⟨
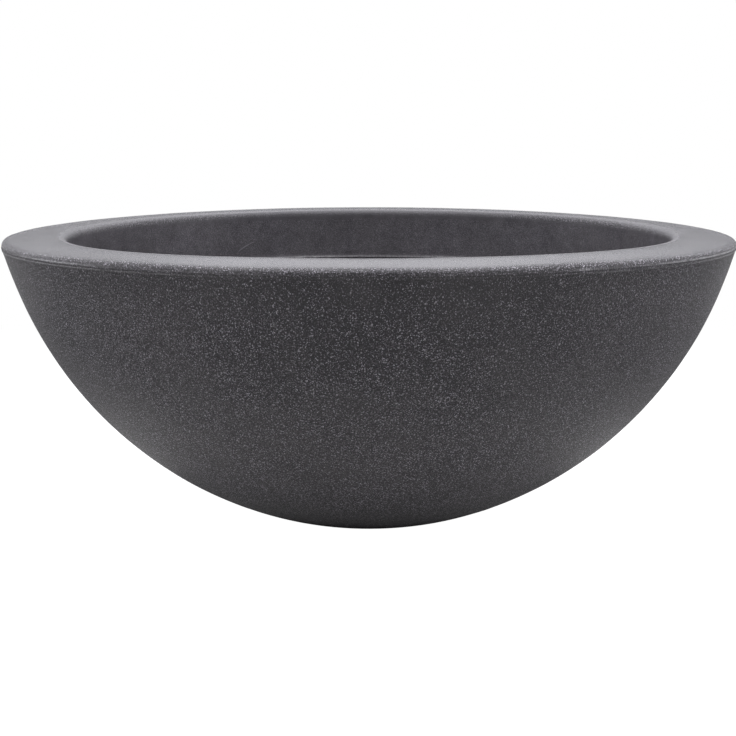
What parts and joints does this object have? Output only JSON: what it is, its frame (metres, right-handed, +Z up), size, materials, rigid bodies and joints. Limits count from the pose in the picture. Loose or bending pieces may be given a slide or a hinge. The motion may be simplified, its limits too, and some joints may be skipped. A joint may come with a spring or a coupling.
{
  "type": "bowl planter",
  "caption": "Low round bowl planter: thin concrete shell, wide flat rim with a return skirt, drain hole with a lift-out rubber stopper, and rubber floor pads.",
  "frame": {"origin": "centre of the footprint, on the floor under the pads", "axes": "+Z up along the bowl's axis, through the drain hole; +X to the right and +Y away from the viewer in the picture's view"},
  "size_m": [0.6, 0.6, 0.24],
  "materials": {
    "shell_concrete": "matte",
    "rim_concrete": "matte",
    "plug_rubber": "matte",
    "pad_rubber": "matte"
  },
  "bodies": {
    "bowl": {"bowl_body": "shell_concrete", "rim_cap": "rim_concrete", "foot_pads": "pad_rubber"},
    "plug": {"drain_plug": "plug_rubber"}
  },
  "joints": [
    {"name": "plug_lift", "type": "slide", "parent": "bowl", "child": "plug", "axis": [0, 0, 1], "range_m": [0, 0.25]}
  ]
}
⟩
(Work instructions): Your task is to quote all of the data word for word.

(Finished exercise):
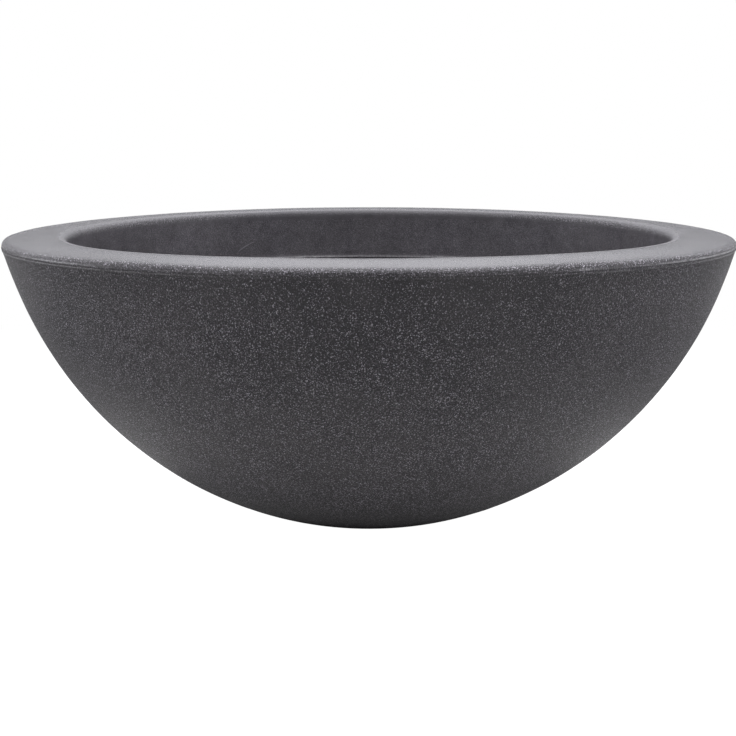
What parts and joints does this object have? Output only JSON: what it is, its frame (metres, right-handed, +Z up), size, materials, rigid bodies and joints. Limits count from the pose in the picture. Loose or bending pieces may be given a slide or a hinge. The motion may be simplified, its limits too, and some joints may be skipped. A joint may come with a spring or a coupling.
{
  "type": "bowl planter",
  "caption": "Low round bowl planter: thin concrete shell, wide flat rim with a return skirt, drain hole with a lift-out rubber stopper, and rubber floor pads.",
  "frame": {"origin": "centre of the footprint, on the floor under the pads", "axes": "+Z up along the bowl's axis, through the drain hole; +X to the right and +Y away from the viewer in the picture's view"},
  "size_m": [0.6, 0.6, 0.24],
  "materials": {
    "shell_concrete": "matte",
    "rim_concrete": "matte",
    "plug_rubber": "matte",
    "pad_rubber": "matte"
  },
  "bodies": {
    "bowl": {"bowl_body": "shell_concrete", "rim_cap": "rim_concrete", "foot_pads": "pad_rubber"},
    "plug": {"drain_plug": "plug_rubber"}
  },
  "joints": [
    {"name": "plug_lift", "type": "slide", "parent": "bowl", "child": "plug", "axis": [0, 0, 1], "range_m": [0, 0.25]}
  ]
}